Though I always considered FBC to be important, recent conversations with voters has convinced me that FBC compliance is absolutely necessary, at least at this time in history. Even intelligent progressives will vote someone over their favorite in Condorcet, or any method that doesn't transparently guarantee that they have no reason to do so. To tell the truth, I'd do so myself when it would increase the probability that an acceptable candidate would win instead of an unacceptable one.

I used to say that RV (including Approval) is the only method that meets FBC. But it's recently been pointed out, by Kevin Venzke and Forest Simmons, on the election-methods mailing list, that there are a few rank methods that meet FBC. Those rank methods also offer additional criterion-compliances that can only be gotten by rank-balloting.

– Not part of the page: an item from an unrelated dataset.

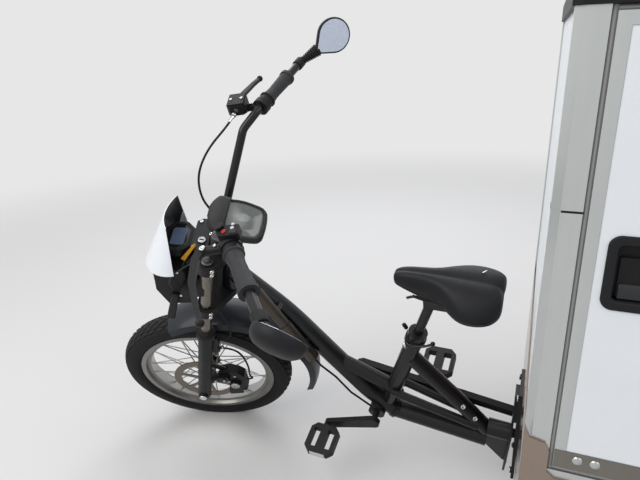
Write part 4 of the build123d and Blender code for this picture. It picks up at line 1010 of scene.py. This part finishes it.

But, when praising those newly-discovered FBC-complying rank methods, I pointed out that :

  1. Their compliance with FBC isn't as transparently obvious as that of Range Voting.
  2. Those rank methods are new methods, rank methods among a galaxy of rank methods. There are innumerable ways to count rank ballots. There's one way to count range ballots: Add them up. People won't ask why we count it as we do.
  3. Range Voting is familiar and popular and therefore probably much more winnable than any rank method.

In addition to FBC, Range Voting has additional advantages. As has been pointed out elsewhere at this website, RV, at least when the range is sufficiently large, say at least 0 to 10, maximizes social utility and minimizes Bayesian regret, if voting is sincere. [WDS's note: this is only if votes are utilities. In practice, voters would scale them so the top candidate had utility 10 and the bottom one had utility 0 to that voter, and with such scaling it is not necessarily the case that the best-utility winner is elected. Nevertheless, computer simulations indicate range voting achieved better expected utility than all other methods tried in a large comparative study of about 30 common proposals.]

And all RV versions, including Approval, when voting is strategic, guarantee that, with a few plausible assumptions RV will maximize the number of voters for whom the utility of the winner is greater than their pre-election expectation for the election. In other words, with strategic voting, RV maximizes the number of voters who are pleasantly surprised by the outcome.

That's a lot of advantages for one method.

Before quitting here, I should mention that I suspect that people would enjoy the idea of being able to give negative point assignments, and so the RV versions such as -10 to 10 might be especially popular. I should add that all of the RV versions are strategically equivalent to each other. It makes no practical difference which is enacted. Choice among them should be based entirely on what seems more winnable with the public. Of course polling should guide that judgement, but my bet is on the methods with wider ranges than Approval, especially the ones allowing negative point assignments.

One last thing. A simple, but potentially likeable RV version would be the -1,0,1 version. If no mark indicates a 0 rating, then -1,0,1 could be implemented with the same ballots and count machinery used in our initiative voting, in which we can vote yes or no on a list of initiatives.

Well, this posting, the one exception to my retirement, is my last voting system discussion. Let's hope that RV succeeds. It's great that there's an RV website and advocacy organization now. I wish that the Approval organizations would include general RV as a proposal, since Approval is an RV version. The RV effort and the Approval effort are really one effort, and those two movements should combine their strength and resources as a single organization. At the very least the RV and Approval websites should exchange links.